Wonderful! Monday Movies, Ladies and Gentlemen!
The King of Comedy — Scorsese and De Niro’s collaborations are famous for De Niro’s explosive physicality, and while Rupert Pupkin (was there ever a better character name? Maybe Darth Vader) is less of a bruiser than Jake LaMotta or Travis Bickle he’s still a clenched fist. Pupkin is an aspiring comedian who can think of no other route to success than trading on the bond he has invented between himself and Jerry Lewis’s crabbed Carson substitute Jerry Langford. His delusions grow more grandiose as his focus becomes clearer, and by the end of the film he has become a master of tactics and sacrifice.

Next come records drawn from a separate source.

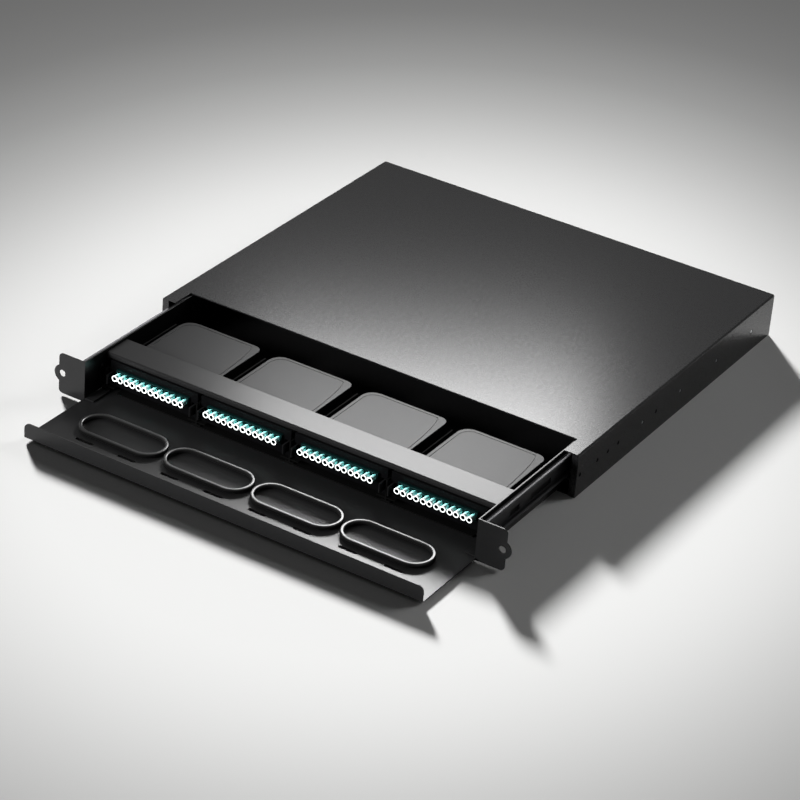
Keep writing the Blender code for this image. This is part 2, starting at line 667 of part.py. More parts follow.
# The drawer's half of the slide, clinched to the drawer's wall by bosses of its own sheet.
def build_runner(name, side, zinc, parent):
    half = RUNNER_HEIGHT / 2 - RUNNER_SHEET / 2
    web = SEAT + RUNNER_SHEET / 2
    race = half - RACE_DEPTH
    path = [(SEAT + RUNNER_FLANGE, half), (RACE_CENTRE + RACE_WIDTH / 2, race),
            (RACE_CENTRE - RACE_WIDTH / 2, race), (web, half)]
    section = slide_section(side, path, RUNNER_SHEET, 0.0002)
    mesh = make_mesh(name, prism(section, RUNNER_SETBACK, RUNNER_END, "y"), zinc)
    cuts = bmesh.new()
    low, high = sorted((side * DRAWER_HALF, side * (DRAWER_HALF + 2 * SEAT + RUNNER_SHEET)))
    for start, length in ((SMALL_CUTOUT_SETBACK, SMALL_CUTOUT_LENGTH),
                          (LONG_CUTOUT_SETBACK, LONG_CUTOUT_LENGTH)):
        outline = rectangle(start, start + length, CUTOUT_CENTRE - CUTOUT_HEIGHT / 2,
                            CUTOUT_CENTRE + CUTOUT_HEIGHT / 2)
        add_prism(cuts, outline, low, high, "x")
    mesh = combine(mesh, cuts, "DIFFERENCE")
    bosses = bmesh.new()
    profile = [(0, side * WALL_INNER), (RIVET_SHANK / 2, side * WALL_INNER),
               (RIVET_SHANK / 2, side * (DRAWER_HALF + SEAT + RUNNER_SHEET / 2)),
               (0, side * (DRAWER_HALF + SEAT + RUNNER_SHEET / 2))]
    for place_y, place_z in runner_rivet_places():
        add_turned(bosses, profile, 10, "x", (0, place_y, place_z))
    make_object(name, combine(mesh, bosses, "UNION"), parent)


# An oval cord ring: a rounded wall section carried round a stadium.
def build_rings(plastic, parent):
    straight = RING_LENGTH / 2 - RING_RADIUS
    edge = RING_WALL * 0.3
    section = [(0, 0), (0, RING_HEIGHT - edge), (-edge, RING_HEIGHT), (edge - RING_WALL, RING_HEIGHT),
               (-RING_WALL, RING_HEIGHT - edge), (-RING_WALL, 0)]
    stations = []
    for centre, start in ((straight, -90), (-straight, 90)):
        for i in range(11):
            angle = math.radians(start + 18 * i)
            stations.append((centre, math.cos(angle), math.sin(angle)))
    shape = bmesh.new()
    loops = []
    for centre, along, across in stations:
        loops.append([shape.verts.new((centre + (RING_RADIUS + out) * along,
                                       (RING_RADIUS + out) * across, up)) for out, up in section])
    for here, there in zip(loops, loops[1:] + loops[:1]):
        for i in range(len(section)):
            j = (i + 1) % len(section)
            shape.faces.new((here[i], here[j], there[j], there[i]))
    mesh = make_mesh("cord_ring", shape, plastic, smooth=True)
    for index, place_x in enumerate(centred(MODULES, RING_PITCH), start=1):
        make_object(f"cord_ring_{index}", mesh, parent, (place_x, -RING_SETBACK, FLOOR_TOP + SEAT))


def build_module_bed(steel, parent):
    low = FLOOR_TOP + SEAT
    plate = box(-BED_WIDTH / 2, BED_WIDTH / 2, BED_SETBACK, BED_SETBACK + BED_DEPTH,
                low, low + DRAWER_SHEET)
    make_object("module_bed", make_mesh("module_bed", plate, steel), parent)


# A guide rail's section: a web on a foot, with ledges that carry the modules' floors.
def guide_section(left_ledge, right_ledge):
    web = GUIDE_WEB / 2
    foot = GUIDE_FOOT / 2
    bottom = FOOT_TOP + SEAT
    ledge_low = GUIDE_LEDGE_TOP - GUIDE_SHEET
    half = [(foot, bottom), (foot, bottom + GUIDE_SHEET), (web, bottom + GUIDE_SHEET)]
    ledge = [(web, ledge_low), (GUIDE_LEDGE, ledge_low), (GUIDE_LEDGE, GUIDE_LEDGE_TOP),
             (web, GUIDE_LEDGE_TOP)]
    top = [(web, GUIDE_TOP)]
    right = half + (ledge if right_ledge else []) + top
    left = half + (ledge if left_ledge else []) + top
    return right + [(-x, z) for x, z in left[::-1]]


def build_guides(plastic, parent):
    nose = MODULE_SETBACK + LATCH_NOSE_SETBACK
    half_long = LATCH_NOSE_LENGTH / 2 + 2 * SEAT
    low = MODULE_FLOOR + LATCH_CENTRE - LATCH_HEIGHT / 2 - 2 * SEAT
    high = MODULE_FLOOR + LATCH_CENTRE + LATCH_HEIGHT / 2 + 2 * SEAT
    for index in range(MODULES + 1):
        section = guide_section(index > 0, index < MODULES)
        name = f"module_guide_{index + 1}"
        mesh = make_mesh(name, prism(section, GUIDE_SETBACK, GUIDE_SETBACK + GUIDE_LENGTH, "y"), plastic)
        notch = box(-GUIDE_WEB, GUIDE_WEB, nose - half_long, nose + half_long, low, high)
        mesh = combine(mesh, notch, "DIFFERENCE")
        make_object(name, mesh, parent, ((index - MODULES / 2) * MODULE_PITCH, 0, 0))


def build_cover_bar(steel, parent):
    sheet = DRAWER_SHEET / 2
    roof = BAR_TOP - sheet
    front = BAR_SETBACK + sheet
    rear = BAR_SETBACK + BAR_DEPTH
    section = folded_sheet([(front, BAR_TOP - BAR_LIP), (front, roof), (rear, roof)],
                           DRAWER_SHEET, SHEET_BEND)
    half = WALL_INNER - SEAT
    mesh = make_mesh("cover_bar", prism(section, -half, half, "x"), steel)
    for side in MIRRORED.values():
        low, high = sorted((side * (half - DRAWER_SHEET), side * half))
        end = box(low, high, front + SHEET_BEND + sheet, rear, roof - BAR_END_FLANGE, roof)
        mesh = combine(mesh, end, "UNION")
    make_object("cover_bar", mesh, parent)


# The body's plan behind the front plate: narrow between the latches, wide behind its
# shoulder, with rounded rear corners. Walls are left by an inset.
def body_plan(inset, front):
    left = BODY_LEFT + inset
    right = BODY_RIGHT - inset
    rear = MODULE_DEPTH - inset
    front_half = FRONT_HALF - inset
    shoulder = HOUSING_SHOULDER + inset
    corner_left = REAR_CORNER_LEFT - inset
    corner_right = REAR_CORNER_RIGHT - inset
    points = [(-front_half, front), (front_half, front), (front_half, shoulder), (right, shoulder)]
    points += arc(right - corner_right, rear - corner_right, corner_right, 0, 90, 4)
    points += arc(left + corner_left, rear - corner_left, corner_left, 90, 180, 5)
    points += [(left, shoulder), (-front_half, shoulder)]
    return points


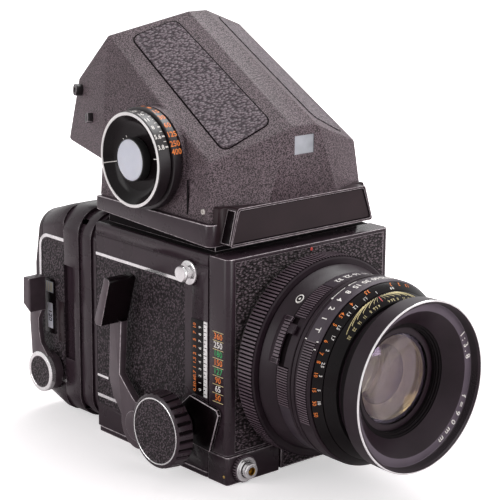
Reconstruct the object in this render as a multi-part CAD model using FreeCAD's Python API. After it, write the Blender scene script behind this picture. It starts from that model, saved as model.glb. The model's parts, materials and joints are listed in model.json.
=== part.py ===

The film is not as simple as a media satire; the villains, heroes, and points are more obscure than in, say, Network. There’s a whiff of the superstar’s fear and resentment of his admirers in the scenario, but it’s faint. All in all it may be more of a light tragedy than a dark comedy.
The habits that Wes Anderson would adopt from Scorsese are on full display in slow-motion sequences and biting dead-center shot setups. Jerry Lewis is terrifically grim (and gives me an opportunity to recommend Arizona Dream, the only Emir Kusturica movie you’ll see this year that features Lewis alongside Faye Dunaway, Johnny Depp, and Vincent Gallo. And Lili Taylor! I’d forgotten about Lili Taylor). Sandra Bernhard gives a great performance as an equally demented fan in an uneasy alliance with Pupkin; she’s utterly naturalistic, self-possessed, and rangy, jackal-like in the way that people call Julia Roberts coltish. And who should show up to taunt her as she chases Jerry through the streets?
You got it — that’s The Clash and Ellen Foley.
The Man Who Knew Too Little — somehow I missed that when the AV Club calls a movie “the kind of featherweight time-waster easy to watch on Comedy Central out of boredom and apathy,” that’s not a strong recommendation. This turns out to be a good movie to watch with someone recovering from abdominal surgery, because the jokes are clever, the laughs non-belly. I wonder if this affable spy comedy, made before Bill Murray’s sadness and wisdom had completely taken over his face, wasn’t smothered in its cradle by the Austin Powers movies, the first of which premiered six months before this one. The Man Who Knew Too Little is clever instead of brash; it pokes gentle fun at its milieu and theme, instead of soaking the premise sopping wet and wringing it utterly dry.
What did you see? What did you think?